Find help. Get a book petsmart and Petco offer cheap classes, and as much as I hate to say this you need to be involved in her training it took my husband months to catch up to the things the trainers taught me and for her to understand that his word mattered to. He admits that he wished he had just done it with us.
 
Well, I've had a husky pup before and she was definitely not this psycho. At least from what I can remember. Maybe it's just hormones making me on edge.
It's definitely hard on me since I'm literally the only one doing everything in my home right now.
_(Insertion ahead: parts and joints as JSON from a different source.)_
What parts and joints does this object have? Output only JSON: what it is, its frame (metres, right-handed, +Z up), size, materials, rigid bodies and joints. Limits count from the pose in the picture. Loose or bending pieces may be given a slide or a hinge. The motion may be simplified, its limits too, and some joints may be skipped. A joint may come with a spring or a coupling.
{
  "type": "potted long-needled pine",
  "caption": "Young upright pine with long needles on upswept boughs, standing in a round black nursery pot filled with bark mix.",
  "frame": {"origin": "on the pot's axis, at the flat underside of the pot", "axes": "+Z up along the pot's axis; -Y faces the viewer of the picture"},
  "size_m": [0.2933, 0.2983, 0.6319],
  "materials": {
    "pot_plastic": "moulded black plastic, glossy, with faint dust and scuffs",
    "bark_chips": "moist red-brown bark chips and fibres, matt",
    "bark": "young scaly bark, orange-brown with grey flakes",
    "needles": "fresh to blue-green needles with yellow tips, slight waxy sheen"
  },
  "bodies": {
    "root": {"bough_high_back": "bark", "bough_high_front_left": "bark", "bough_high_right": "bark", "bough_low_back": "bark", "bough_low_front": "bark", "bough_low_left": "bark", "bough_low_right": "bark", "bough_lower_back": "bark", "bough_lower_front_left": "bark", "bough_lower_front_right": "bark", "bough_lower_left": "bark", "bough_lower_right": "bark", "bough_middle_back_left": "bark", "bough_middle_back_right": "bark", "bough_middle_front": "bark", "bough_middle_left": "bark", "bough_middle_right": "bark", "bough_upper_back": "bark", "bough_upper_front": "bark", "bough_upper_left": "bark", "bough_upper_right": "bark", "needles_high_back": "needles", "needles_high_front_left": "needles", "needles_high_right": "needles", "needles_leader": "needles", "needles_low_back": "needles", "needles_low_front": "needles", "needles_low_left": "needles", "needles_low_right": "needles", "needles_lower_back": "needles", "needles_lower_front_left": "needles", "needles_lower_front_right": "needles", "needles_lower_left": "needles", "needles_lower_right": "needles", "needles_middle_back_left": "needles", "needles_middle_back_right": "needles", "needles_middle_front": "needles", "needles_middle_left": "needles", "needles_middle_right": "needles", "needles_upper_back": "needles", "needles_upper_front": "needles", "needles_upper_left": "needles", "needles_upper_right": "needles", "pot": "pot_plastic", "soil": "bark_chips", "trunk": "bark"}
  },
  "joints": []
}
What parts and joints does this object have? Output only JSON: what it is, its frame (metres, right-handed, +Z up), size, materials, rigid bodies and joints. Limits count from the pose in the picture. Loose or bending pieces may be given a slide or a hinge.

And I cannot help but get annoyed - quite frankly I told DH I didn't want to deal with another pup this soon as I'm already stressed in home life and this pregnancy. its just added stress right now - not taking it too well.
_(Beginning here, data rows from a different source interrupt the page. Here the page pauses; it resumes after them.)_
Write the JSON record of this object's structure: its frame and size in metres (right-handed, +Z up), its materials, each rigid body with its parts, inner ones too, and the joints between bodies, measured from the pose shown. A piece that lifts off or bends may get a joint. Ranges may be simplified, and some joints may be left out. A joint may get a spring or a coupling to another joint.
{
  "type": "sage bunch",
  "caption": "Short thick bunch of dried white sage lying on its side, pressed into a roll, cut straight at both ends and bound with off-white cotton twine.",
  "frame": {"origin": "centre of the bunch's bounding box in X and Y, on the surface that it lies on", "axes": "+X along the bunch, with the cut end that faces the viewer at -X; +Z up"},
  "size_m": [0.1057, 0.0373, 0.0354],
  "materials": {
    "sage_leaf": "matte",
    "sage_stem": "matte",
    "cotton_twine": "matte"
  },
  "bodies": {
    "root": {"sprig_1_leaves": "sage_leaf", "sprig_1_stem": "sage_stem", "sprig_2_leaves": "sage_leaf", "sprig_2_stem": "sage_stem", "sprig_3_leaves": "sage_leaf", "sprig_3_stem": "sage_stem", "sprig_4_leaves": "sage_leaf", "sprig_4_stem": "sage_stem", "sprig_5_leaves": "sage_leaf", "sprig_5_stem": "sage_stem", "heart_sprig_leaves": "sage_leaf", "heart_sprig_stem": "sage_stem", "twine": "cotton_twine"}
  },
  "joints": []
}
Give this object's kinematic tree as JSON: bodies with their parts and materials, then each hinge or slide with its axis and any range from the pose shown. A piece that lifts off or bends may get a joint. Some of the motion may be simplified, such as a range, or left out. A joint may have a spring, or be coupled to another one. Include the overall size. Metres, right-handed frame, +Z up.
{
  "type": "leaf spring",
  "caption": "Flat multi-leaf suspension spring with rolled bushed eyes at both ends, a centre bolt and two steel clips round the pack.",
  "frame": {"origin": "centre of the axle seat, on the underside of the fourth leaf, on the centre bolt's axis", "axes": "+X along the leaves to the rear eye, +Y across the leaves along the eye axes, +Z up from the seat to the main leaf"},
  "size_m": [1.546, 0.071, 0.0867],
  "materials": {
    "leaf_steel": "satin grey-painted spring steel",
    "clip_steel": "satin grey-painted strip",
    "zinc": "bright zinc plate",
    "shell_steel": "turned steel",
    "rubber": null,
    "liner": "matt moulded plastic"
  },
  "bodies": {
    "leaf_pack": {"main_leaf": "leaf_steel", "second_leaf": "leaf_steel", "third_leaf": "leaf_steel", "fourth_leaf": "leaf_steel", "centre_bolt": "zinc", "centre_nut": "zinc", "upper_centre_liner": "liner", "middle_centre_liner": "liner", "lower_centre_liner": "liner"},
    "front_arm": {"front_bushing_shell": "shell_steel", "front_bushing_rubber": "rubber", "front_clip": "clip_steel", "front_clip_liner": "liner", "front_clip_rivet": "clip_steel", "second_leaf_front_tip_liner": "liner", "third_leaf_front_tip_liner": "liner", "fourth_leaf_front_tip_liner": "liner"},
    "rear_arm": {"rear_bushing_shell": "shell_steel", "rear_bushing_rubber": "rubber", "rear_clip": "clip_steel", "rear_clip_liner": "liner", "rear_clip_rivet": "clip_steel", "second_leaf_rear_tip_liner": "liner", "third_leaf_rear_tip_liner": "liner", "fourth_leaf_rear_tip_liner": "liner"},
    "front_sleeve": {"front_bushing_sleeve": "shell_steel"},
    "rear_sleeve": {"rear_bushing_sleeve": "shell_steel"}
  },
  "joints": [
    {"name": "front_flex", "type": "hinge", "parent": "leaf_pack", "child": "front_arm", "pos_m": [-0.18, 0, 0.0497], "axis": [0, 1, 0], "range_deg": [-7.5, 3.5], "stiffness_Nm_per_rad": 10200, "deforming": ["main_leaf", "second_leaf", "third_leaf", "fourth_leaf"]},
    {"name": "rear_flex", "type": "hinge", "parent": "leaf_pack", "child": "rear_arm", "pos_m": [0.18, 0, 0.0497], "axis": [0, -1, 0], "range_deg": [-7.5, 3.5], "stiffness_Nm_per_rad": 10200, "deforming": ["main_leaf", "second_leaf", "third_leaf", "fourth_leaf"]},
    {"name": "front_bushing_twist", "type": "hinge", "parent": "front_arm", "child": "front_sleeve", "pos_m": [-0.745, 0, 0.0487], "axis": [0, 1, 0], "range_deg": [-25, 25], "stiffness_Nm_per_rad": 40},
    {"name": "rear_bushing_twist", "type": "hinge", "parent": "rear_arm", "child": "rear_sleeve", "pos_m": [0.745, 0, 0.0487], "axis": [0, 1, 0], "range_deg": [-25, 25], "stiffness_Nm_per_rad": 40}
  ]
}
DH doesn't believe in kennels unfortunately. it's not like id keep her in there all day at all. I looked up some obedient dog schools hopefully maybe that would help, going to call Friday. I know the benefits of having a dog for kids - I have two already. never been pregnant while either of them were puppies. Just used to having older dogs.
 
Every dog is different and the environment for this pup might be different from pups you've had before or the situation might be different in terms of exercise, discipline etc.

Putting her in a kennel will just result in her becoming more boisterous and frustrated and will probably exacerbate her already exuberant behaviour. Unless you can find an effective way of draining her energy physically and mentally it will be hard for her to be 'calm' at home.

Same with children. You can't expect them to be cooped up inside all day and sit quietly and behave.

Hopefully you'll have some luck with the training schools you've found.
 
Yeah, she gets plenty of exercise. So that's really not the problem here, though.